Dans un territoire où le coût de la vie dépasse de 30 % celui de l’Hexagone, où les entreprises peinent à absorber les chocs et où la jeunesse se trouve en perte de repères, la moindre contraction budgétaire peut déclencher une onde de choc sociale.
L’avenir économique de la Guadeloupe et de la Martinique dépendra de leur capacité à se réinventer sans rompre avec l’État, mais en redéfinissant intelligemment leur rapport à lui. L’autonomie ne saurait être un slogan identitaire ; elle doit devenir un projet économique fondé sur la responsabilisation, l’adaptation normative et l’efficacité de la dépense.
Au contraire de l’article 74, l’article 73 de la Constitution, s’il est renforcé d’un pouvoir normatif, permet d’élaborer des politiques publiques mieux adaptées aux réalités locales tout en préservant l’indispensable soutien financier national. La véritable transformation ne réside pas dans une rupture politique, mais dans une révolution de la stratégie économique : réformer le modèle économique, investir dans les compétences, dans la transition énergétique, dans l’innovation, dans la production agricole et industrielle, dans l’économie du savoir.
Le travail, première richesse des nations, doit être réhabilité non comme une contrainte, mais comme un vecteur d’émancipation et de prospérité collective.

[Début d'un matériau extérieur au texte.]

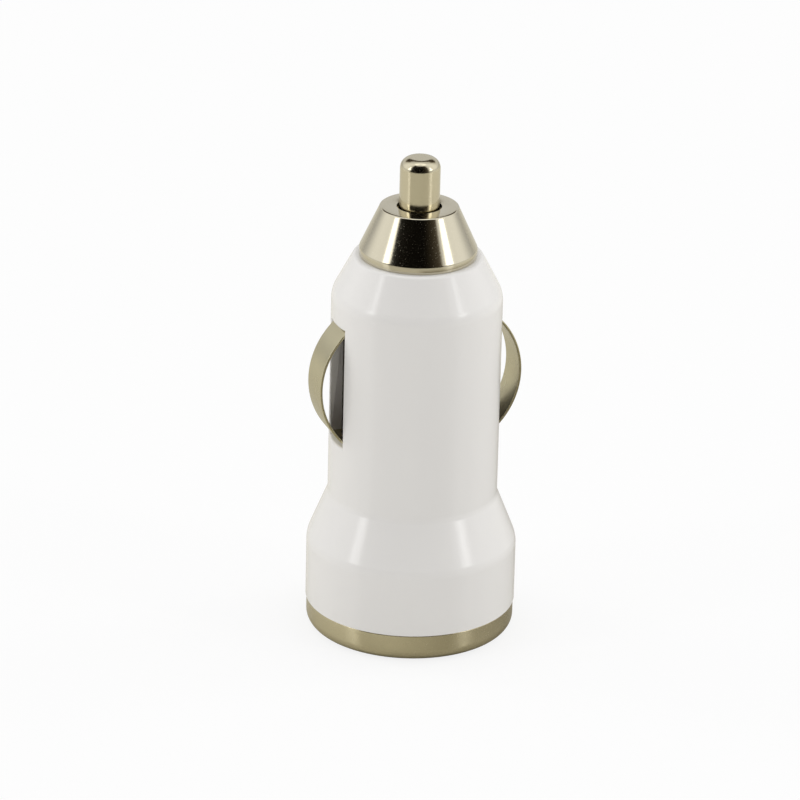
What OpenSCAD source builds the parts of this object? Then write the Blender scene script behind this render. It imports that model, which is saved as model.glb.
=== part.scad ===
// A short USB charger that plugs into a car's 12 V socket.
// It stands on its flat USB end, with the sprung centre contact pointing up.
// Origin: centre of the flat end. +Z runs along the barrel to the contact's tip.
// The two side clips lie on the X axis, and so does the long side of the USB opening.

/* [Body shell] */
// Diameter of the straight barrel that enters the car's socket
barrel_d = 20; // [19.6:0.1:20.8]
// Length of the straight barrel
barrel_h = 24.9; // [24:0.1:28]
// How far the wide end stands out from the barrel
end_step = 2.4; // [2:0.1:3]
// Length of the wide end's straight part
end_h = 7.7; // [6.5:0.1:10]
// Length of the cone between the wide end and the barrel
flare_h = 5.9; // [4.5:0.1:7]
// Length of the cone between the barrel and the metal nose
shoulder_h = 4.7; // [4:0.1:5.5]
// Diameter of the shoulder's top, around the metal nose
shoulder_top_d = 15.06; // [14.9:0.02:15.8]
// Thickness of the moulded wall
wall = 1.5; // [1.2:0.1:1.6]
// Rounding of the shell's outer edges
edge_r = 0.4; // [0.2:0.1:0.6]
// Thickness of the partition under the contact's chamber
partition_t = 1.4; // [1:0.1:1.6]

/* [Nose cap] */
// Diameter of the nose's foot
nose_d = 13.76; // [13.2:0.02:14]
// Height of the straight land at the nose's foot
nose_land_h = 0.9; // [0.6:0.1:1.3]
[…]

À l’heure où le monde bascule vers l’intelligence artificielle, où les métiers se reconfigurent et où la valeur ajoutée dépend de plus en plus des compétences humaines, la Guadeloupe a une chance unique : celle de reconstruire un modèle où l’effort, la créativité et la production redeviennent les moteurs de la société.
Mais, si le travail continue d’être dévalorisé, si la gestion locale reste marquée par l’approximation et le clientélisme, si la solidarité nationale demeure mal utilisée, alors la paupérisation déjà perceptible en Guadeloupe s’accélérera inexorablement à l’avenir dans un contexte de crise financière à venir.